A greve dos servidores federais do meio ambiente está terminando após um mês e meio e o governo Lula perdeu uma grande oportunidade de demonstrar que fala sério quando coloca a questão ambiental e climática no centro de seu discurso internacional. A mobilização foi tratada pelo governo como um pleito salarial, mas a questão vai muito além disso.
A principal demanda dos servidores era (e ainda é) a valorização da carreira; é fundamental que ela tenha uma estrutura competitiva, capaz de atrair e reter profissionais qualificados. Esta está longe de ser a realidade atual. Hoje a carreira sofre com a entrada de “concurseiros”, que a usam como trampolim para outros concursos, e com a evasão de profissionais experientes que acabam migrando para outros postos onde sua experiência é valorizada. Um servidor do IBAMA ou do ICMBio em final de carreira ganha menos do que um recém-concursado de carreiras similares do governo federal, por exemplo um analista de infraestrutura ou um especialista em regulação de agências como a ANA, a ANP ou a ANEEL. É certo que o concurso nacional unificado deste ano irá fisgar muitos quadros técnicos do IBAMA e do ICMBio.

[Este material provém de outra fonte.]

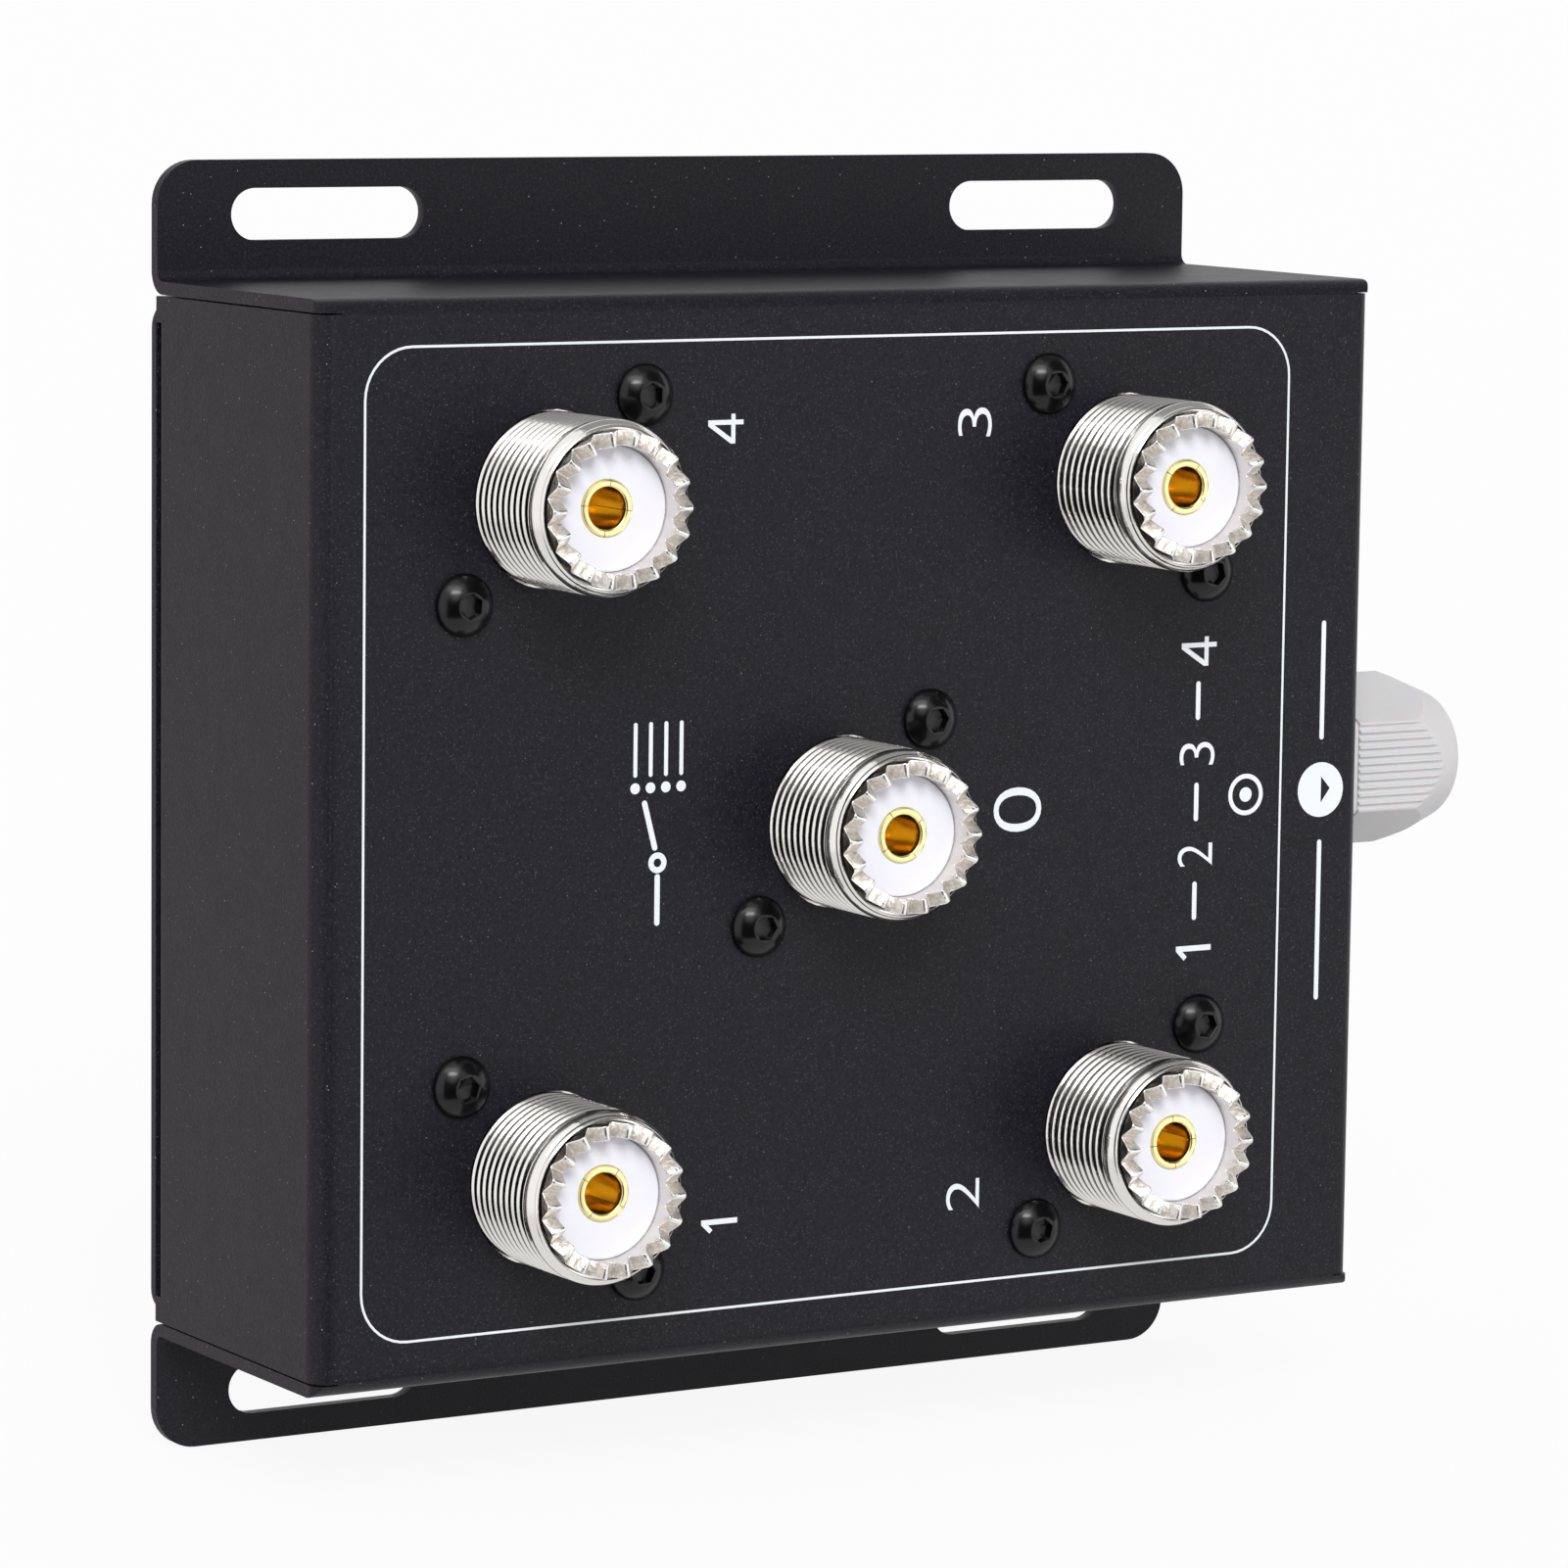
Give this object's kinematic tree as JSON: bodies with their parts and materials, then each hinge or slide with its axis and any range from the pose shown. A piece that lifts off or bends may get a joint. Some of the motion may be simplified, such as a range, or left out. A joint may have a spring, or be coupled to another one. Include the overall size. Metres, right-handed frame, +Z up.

A carreira federal de especialista em meio ambiente tem 8.903 cargos, dos quais apenas 4.964 (55,8%) estão ocupados. Os demais – 3.939 cargos, ou 44,2% do total – estão vagos por aposentadorias ou evasão. Mesmo assim, o governo acaba de aprovar concurso para apenas 460 vagas, cerca de 11% do déficit atual. E isso sem entrarmos no debate se essa quantia é suficiente para o cumprimento da agenda ambiental federal. Existe apenas um fiscal ambiental para cada mil km² de áreas protegidas no Brasil. Os eventuais bons resultados – como a redução expressiva do desmatamento na Amazônia em 2023 – são frutos de uma grande dose de voluntarismo e abnegação dos servidores ambientais e não são sustentáveis no longo prazo.
A recusa do governo federal em valorizar adequadamente a área ambiental é completamente irracional do ponto de vista econômico. O Governo Lula estabeleceu R$ 350 milhões ao ano como impacto orçamentário máximo da negociação com os servidores. Só o prejuízo causado pela greve no setor de petróleo é de R$ 750 milhões mensais, segundo a Pré-Sal S.A. Somem-se a essa cifra os custos de carros parados na importação, produtos madeireiros retidos na exportação e muitas outras perdas envolvidas. Ou seja, os prejuízos de apenas um mês de greve seriam suficientes para custear muitos anos de uma reestruturação da carreira ambiental.
No entanto, os prejuízos econômicos causados pela greve dos servidores são até pequenos frente ao custo de termos órgãos ambientais subdimensionados, subfinanciados e com uma carreira desvalorizada. Quanto custa para o PIB o desmatamento descontrolado da Amazônia e do Cerrado? E os incêndios no Pantanal? Quanto custam os atrasos no licenciamento de grandes empreendimentos causados por escassez de pessoal? Quanto dos nossos biomas ficam desprotegidos por não haver analistas suficientes para cuidar de parques e reservas?
A desvalorização da carreira ambiental fica ainda mais evidente quando lembramos que o governo concedeu reajustes à Polícia Federal e à Polícia Rodoviária Federal com impactos orçamentários estimados em R$ 1,79 bilhão e R$ 1,3 bilhão, respectivamente. É certo que as decisões do governo são condicionadas pelo arrocho fiscal, mas é justamente na escassez que as prioridades se revelam mais claramente.
A greve ambiental está chegando ao fim após uma negociação em que o governo impôs uma reestruturação às avessas, piorando a carreira para os futuros concursados em troca de um reajuste salarial razoável para os servidores da ativa. Aos trabalhadores coube uma decisão dificílima: aceitar um reajuste nesses termos ou correr o risco de ficar sem reposição salarial neste e possivelmente nos governos seguintes – a depender do resultado das próximas eleições. Apesar do alívio para quem receberá esse reajuste parcelado em 2025 e 2026, as questões estruturais que tanto prejudicam o desempenho ambiental do país seguem problemáticas e intocadas. A reestruturação que será alardeada pelo governo não é a reestruturação adequada e reivindicada pelos servidores ambientais.
Uma máquina ambiental federal robusta e eficiente é parte indispensável de um Estado sintonizado com os desafios da contemporaneidade. Uma regulação ambiental de ponta, sofisticada, precisa de uma carreira atrativa e bem remunerada. E isso não custa tanto, perto do benefício que gera para a sociedade.
Como diz o slogan dos servidores: não tem floresta, não tem cerrado, sem o servidor ambiental valorizado.